Even if the charge happened to be bogus, if you wanted an FHA loan, you’d either have to pay the collection off in full or setup a payment plan with the collection agency (and make three verifiable payments).
Those payments would also factor into a borrower’s debt-to-income ratio, which could limit or jeopardize the mortgage.
Put simply, you’d have to make a commitment to pay off the debt in order to qualify for the mortgage.
In the past (and I suppose currently), the FHA did not require that collection accounts be paid off as a condition of mortgage approval (unless it was a court-ordered judgment).
Sure, underwriters would still need to take a look to see what it was and how it might impact the issuance of a mortgage, but it wouldn’t be an outright roadblock.
Why the New Rule is a Problem
The new rule is problematic for a couple reasons. I suppose the biggest issue is that FHA loans were originally intended for lower income borrowers with little money set aside for down payment.
So those with sizable collection accounts, and presumably little cash on hand, would probably have difficulty paying off the debts while having enough money leftover for down payment, closing costs and future mortgage payments.
Along with that, the rule essentially forces would-be borrowers to pay off the collection account(s), even if they aren’t legit. Or if they are currently in dispute.
There are plenty of erroneous collections out there, so forcing borrowers to settle them isn’t necessarily fair.
*The FHA excludes disputed accounts or collections resulting from identity theft or unauthorized use if appropriate documentation is provided.

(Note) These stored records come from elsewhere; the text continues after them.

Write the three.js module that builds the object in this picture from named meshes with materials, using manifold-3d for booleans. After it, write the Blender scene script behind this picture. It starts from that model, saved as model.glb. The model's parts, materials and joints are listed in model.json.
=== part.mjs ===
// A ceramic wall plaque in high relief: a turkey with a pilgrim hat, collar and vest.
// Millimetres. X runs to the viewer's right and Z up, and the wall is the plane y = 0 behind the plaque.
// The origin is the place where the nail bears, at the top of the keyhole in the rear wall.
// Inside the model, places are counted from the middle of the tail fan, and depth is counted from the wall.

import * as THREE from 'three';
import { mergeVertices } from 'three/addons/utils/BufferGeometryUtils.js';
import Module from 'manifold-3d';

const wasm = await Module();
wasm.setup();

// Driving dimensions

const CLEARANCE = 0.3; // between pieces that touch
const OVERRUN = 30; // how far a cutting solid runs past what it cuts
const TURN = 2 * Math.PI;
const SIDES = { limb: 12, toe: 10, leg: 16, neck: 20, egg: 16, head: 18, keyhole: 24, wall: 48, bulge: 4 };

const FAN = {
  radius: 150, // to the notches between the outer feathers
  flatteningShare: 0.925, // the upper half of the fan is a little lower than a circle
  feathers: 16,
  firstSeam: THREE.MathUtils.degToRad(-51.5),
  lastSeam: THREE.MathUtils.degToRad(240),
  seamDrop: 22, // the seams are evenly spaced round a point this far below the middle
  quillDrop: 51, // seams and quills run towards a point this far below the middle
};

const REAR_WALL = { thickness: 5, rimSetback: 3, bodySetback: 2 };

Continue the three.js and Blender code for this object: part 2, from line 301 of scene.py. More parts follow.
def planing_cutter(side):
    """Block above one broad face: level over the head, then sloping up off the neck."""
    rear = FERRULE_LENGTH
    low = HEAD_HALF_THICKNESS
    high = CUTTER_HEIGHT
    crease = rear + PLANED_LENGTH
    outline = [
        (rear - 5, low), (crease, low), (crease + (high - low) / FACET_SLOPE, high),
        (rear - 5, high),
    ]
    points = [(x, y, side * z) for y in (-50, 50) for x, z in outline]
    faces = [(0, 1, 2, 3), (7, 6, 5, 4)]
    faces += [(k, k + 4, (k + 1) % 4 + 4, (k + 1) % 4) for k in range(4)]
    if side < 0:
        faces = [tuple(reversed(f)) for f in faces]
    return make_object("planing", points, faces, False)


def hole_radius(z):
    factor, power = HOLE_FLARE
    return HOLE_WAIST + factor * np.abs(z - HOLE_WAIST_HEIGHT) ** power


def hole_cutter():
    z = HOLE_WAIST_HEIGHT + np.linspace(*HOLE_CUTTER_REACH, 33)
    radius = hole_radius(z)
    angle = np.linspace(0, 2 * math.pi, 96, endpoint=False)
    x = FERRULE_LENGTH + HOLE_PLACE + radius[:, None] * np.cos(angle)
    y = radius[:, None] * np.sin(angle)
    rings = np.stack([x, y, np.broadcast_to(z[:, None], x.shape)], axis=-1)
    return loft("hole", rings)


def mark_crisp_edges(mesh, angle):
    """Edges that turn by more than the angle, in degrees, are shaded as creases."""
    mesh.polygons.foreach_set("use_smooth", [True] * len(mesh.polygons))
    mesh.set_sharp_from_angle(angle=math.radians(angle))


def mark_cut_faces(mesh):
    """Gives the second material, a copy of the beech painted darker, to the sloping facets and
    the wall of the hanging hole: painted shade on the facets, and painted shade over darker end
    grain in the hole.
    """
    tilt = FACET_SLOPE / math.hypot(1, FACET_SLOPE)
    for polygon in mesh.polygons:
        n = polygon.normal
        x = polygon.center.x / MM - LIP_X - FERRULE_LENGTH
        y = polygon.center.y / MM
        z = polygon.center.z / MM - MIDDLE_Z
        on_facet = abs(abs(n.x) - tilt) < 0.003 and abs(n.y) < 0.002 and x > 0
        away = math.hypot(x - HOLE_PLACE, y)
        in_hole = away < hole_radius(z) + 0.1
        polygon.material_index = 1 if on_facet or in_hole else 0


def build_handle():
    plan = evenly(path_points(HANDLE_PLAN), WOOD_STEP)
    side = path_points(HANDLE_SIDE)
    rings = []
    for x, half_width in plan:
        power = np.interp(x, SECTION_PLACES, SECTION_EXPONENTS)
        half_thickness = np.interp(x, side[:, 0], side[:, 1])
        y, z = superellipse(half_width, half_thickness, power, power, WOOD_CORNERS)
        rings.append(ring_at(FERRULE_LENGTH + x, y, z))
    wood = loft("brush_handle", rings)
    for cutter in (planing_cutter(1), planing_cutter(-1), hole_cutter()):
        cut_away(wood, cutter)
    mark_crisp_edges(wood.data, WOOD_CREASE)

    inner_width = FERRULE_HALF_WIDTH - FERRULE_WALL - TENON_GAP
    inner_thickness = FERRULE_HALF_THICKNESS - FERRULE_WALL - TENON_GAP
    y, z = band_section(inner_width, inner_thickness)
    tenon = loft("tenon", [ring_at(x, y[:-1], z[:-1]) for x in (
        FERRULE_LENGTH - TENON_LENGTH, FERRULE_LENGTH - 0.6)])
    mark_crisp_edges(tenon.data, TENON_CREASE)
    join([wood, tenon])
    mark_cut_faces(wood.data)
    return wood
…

All that said, this is a good lesson for first-time homebuyers and current homeowners alike to stay on top of their credit.
That means ordering a credit report several months before applying for a mortgage to see where you stand, and also to ensure that nothing is reporting in error (or legitimately) that could hold you back from obtaining a mortgage.
After all, you don’t ever want to limit your options when it comes to getting a mortgage.